-------- Provided material --------

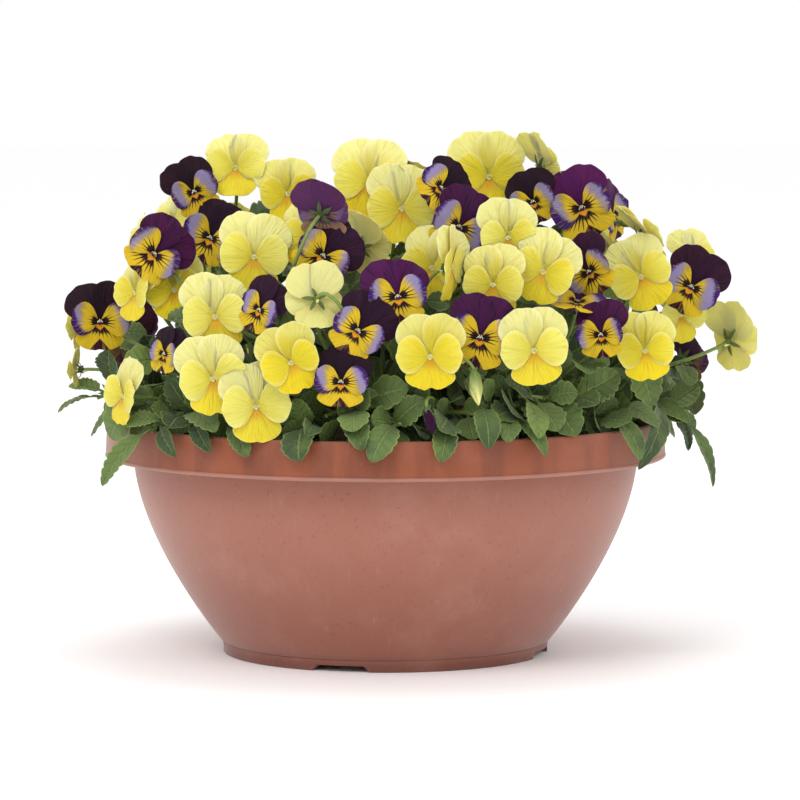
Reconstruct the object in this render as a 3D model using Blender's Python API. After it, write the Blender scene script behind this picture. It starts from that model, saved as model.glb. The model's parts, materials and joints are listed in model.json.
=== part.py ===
# A bowl of horned violets: yellow plants, and dark violet plants with yellow faces,
# in a terracotta-coloured bowl. Metres, +Z up, the front towards -Y.
# The origin lies on the floor under the middle of the whole plant's spread.

import math
import random

import bmesh
import bpy
from mathutils import Matrix, Vector
from mathutils.bvhtree import BVHTree

# Bowl and soil
mm = 0.001
potAxis = Vector((-11.5 * mm, 0, 0))  # the spread leans a little to the right of the bowl's axis
rimRadius = 152.5 * mm
rimHeight = 127.6 * mm
collarHeight = 20.7 * mm
bodyRadius = 137.0 * mm
footRadius = 88.5 * mm
footHeight = 6.5 * mm
wallThickness = 3.0 * mm
recessHeight = 4.0 * mm
floorTop = 7.0 * mm
bodyBulge = 1.65  # power of the bowl's curve
potSides = 28
notchWidth = 31 * mm
notchHeight = 3.3 * mm
notchTurns = (-16, 74, 164, 254)
drainRadius = 5 * mm
drainRing = 52 * mm
soilLevel = 117 * mm
soilCrown = 4 * mm

# Room between two pieces, and the thickness of petals and leaves
clearGap = 0.4 * mm
bladeThickness = 0.7 * mm

# The view that the front of the plant is placed by, in the bowl's own frame
eye = Vector((0, -2242 * mm, 318.8 * mm))
focalPixels = 4131
pictureMiddle = 400
axisPixel = 385.5
eyePitch = math.radians(4.64)

# The mound that the throats of the blooms lie on
moundMiddle = Vector((7 * mm, 0, 112 * mm))
moundWidth = 176 * mm
moundDepth = 160 * mm
moundRise = 150 * mm
moundPower = 2.5  # across and upwards
moundBow = 1.7  # from front to back, where the mound is rounder

# Blooms of the front: throat in the picture (across, down), half width in mm, turn to the right, tilt up,
# roll against the clock, how far nearer the eye in mm, colour, and the letter that touching blooms share
frontBlooms = [
    (235, 168, 16.5, -5, 22, 0, 4, "yellow", "A"),
    (288, 194, 16.0, 5, 15, 5, 0, "yellow", "A"),
    (173, 222, 17.0, -45, 20, 15, 0, "yellow", "B"),
    (125, 250, 14.0, -75, 15, 0, -12, "yellow", "B"),
    (134, 293, 15.0, -50, 8, 0, 2, "yellow", "M"),
    (254, 257, 18.0, 5, 5, -5, 4, "yellow", "L"),
    (215, 317, 17.5, 5, 5, 3, 4, "yellow", "C"),
    (174, 290, 16.0, 0, 10, 5, -22, "yellow", "M"),
    (76, 327, 14.0, -95, 0, 0, -5, "yellow", ""),
    (74, 370, 9.0, -100, -5, 0, 0, "yellow", ""),
    (122, 396, 15.5, -60, 5, -5, 4, "yellow", ""),
    (213, 379, 18.0, 5, 5, 8, 3, "yellow", "D"),
    (264, 412, 18.0, 8, 8, 5, 10, "yellow", "D"),
    (291, 363, 15.5, 0, 5, 22, 0, "yellow", "E"),
    (316, 298, 15.0, -165, -20, 0, -4, "yellow", "E"),
    (402, 209, 18.5, 5, 5, 0, 8, "yellow", "F"),
    (366, 179, 19.0, -5, 15, 0, -6, "yellow", "F"),
    (366, 246, 15.0, 140, 10, 0, -2, "yellow", "F"),
    (306, 238, 15.0, -25, 10, -10, -14, "yellow", "L"),
    (489, 177, 20.0, 5, 10, 2, 3, "yellow", "G"),
    (545, 165, 16.0, 115, 20, 0, -8, "yellow", "G"),
    (543, 272, 17.0, -5, 8, -20, 2, "yellow", "H"),
    (508, 238, 15.5, 15, 0, 0, -12, "yellow", "H"),
    (452, 268, 17.0, 72, -5, 0, 5, "yellow", "I"),
    (500, 288, 16.0, -10, 0, 0, -8, "yellow", "I"),
    (432, 268, 16.5, -15, 5, -5, -4, "yellow", "I"),
    (430, 357, 17.3, 0, 8, 0, 5, "yellow", ""),
    (534, 351, 17.5, 2, 6, 5, 6, "yellow", ""),
    (645, 351, 15.8, 5, 8, 3, 6, "yellow", "J"),
    (682, 315, 15.5, 30, -10, 0, -38, "yellow", ""),
    (641, 277, 17.0, -10, 5, 25, 4, "yellow", "K"),
    (648, 224, 16.5, 105, 35, 0, -6, "yellow", "K"),
    (692, 258, 13.0, 25, 10, 0, -12, "yellow", ""),
    (733, 340, 17.0, 132, 8, 0, 0, "yellow", ""),
    (194, 192, 14.5, 20, 5, 22, 2, "violet", "a"),
    (210, 238, 16.5, -25, 5, -22, 2, "violet", "a"),
    (154, 254, 16.5, -5, 5, -46, 24, "violet", ""),
    (100, 322, 16.5, 15, 5, 0, 4, "violet", ""),
    (259, 310, 13.0, -35, 5, -25, 0, "violet", ""),
    (164, 354, 11.0, -45, 5, -10, 4, "violet", ""),
    (323, 256, 16.5, -15, 5, -42, 4, "violet", "b"),
    (322, 192, 15.0, 160, 15, 0, -6, "violet", "b"),
    (398, 297, 16.5, 5, 15, 8, 0, "violet", "c"),
    (358, 331, 15.5, 0, 5, -38, 4, "violet", "c"),
    (340, 385, 14.5, -5, 10, -5, 6, "violet", "c"),
    (459, 227, 17.0, 10, 5, -32, 4, "violet", "d"),
    (441, 188, 14.0, 20, 10, -60, -4, "violet", "d"),
    (582, 208, 18.0, -5, 5, 24, 4, "violet", "e"),
    (533, 202, 13.5, -15, 5, 20, -6, "violet", "e"),
    (614, 216, 15.0, 62, 5, 20, -22, "violet", ""),
    (480, 338, 17.0, 0, 8, -12, 2, "violet", ""),
    (589, 272, 15.0, -25, 0, 35, -2, "violet", "f"),
    (577, 301, 15.0, 10, 62, -25, 4, "violet", "f"),
    (601, 335, 13.5, -25, 0, 8, -2, "violet", "f"),
    (691, 287, 16.5, -4, 5, -30, 30, "violet", ""),
]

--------

Return exactly the lines from the beginning of the data above through the one containing "from mathutils.bvhtree import BVHTree", please. Include both end lines and add nothing else.

# Expected answer:
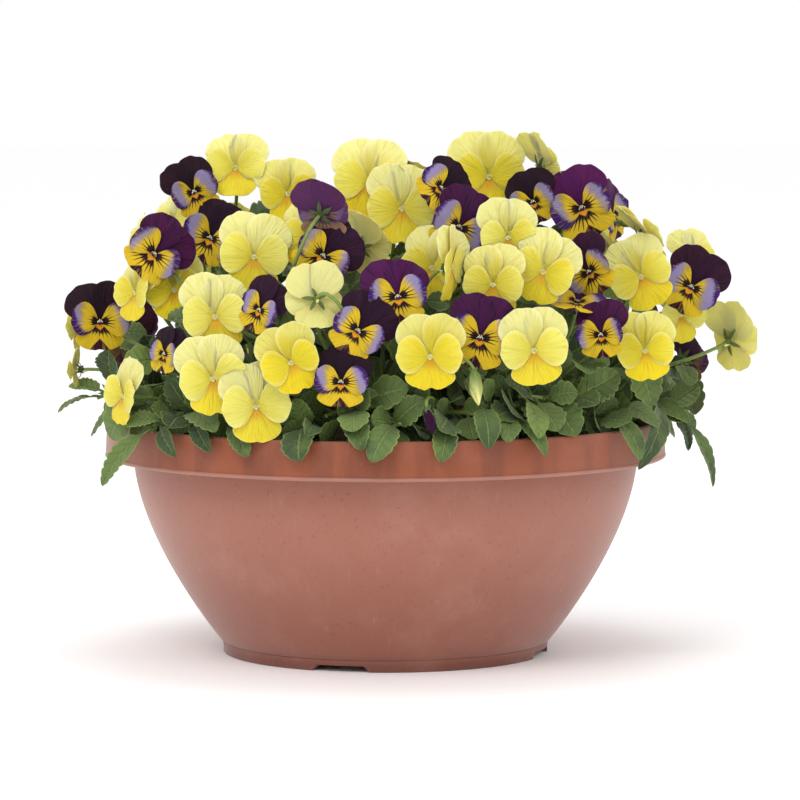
Reconstruct the object in this render as a 3D model using Blender's Python API. After it, write the Blender scene script behind this picture. It starts from that model, saved as model.glb. The model's parts, materials and joints are listed in model.json.
=== part.py ===
# A bowl of horned violets: yellow plants, and dark violet plants with yellow faces,
# in a terracotta-coloured bowl. Metres, +Z up, the front towards -Y.
# The origin lies on the floor under the middle of the whole plant's spread.

import math
import random

import bmesh
import bpy
from mathutils import Matrix, Vector
from mathutils.bvhtree import BVHTree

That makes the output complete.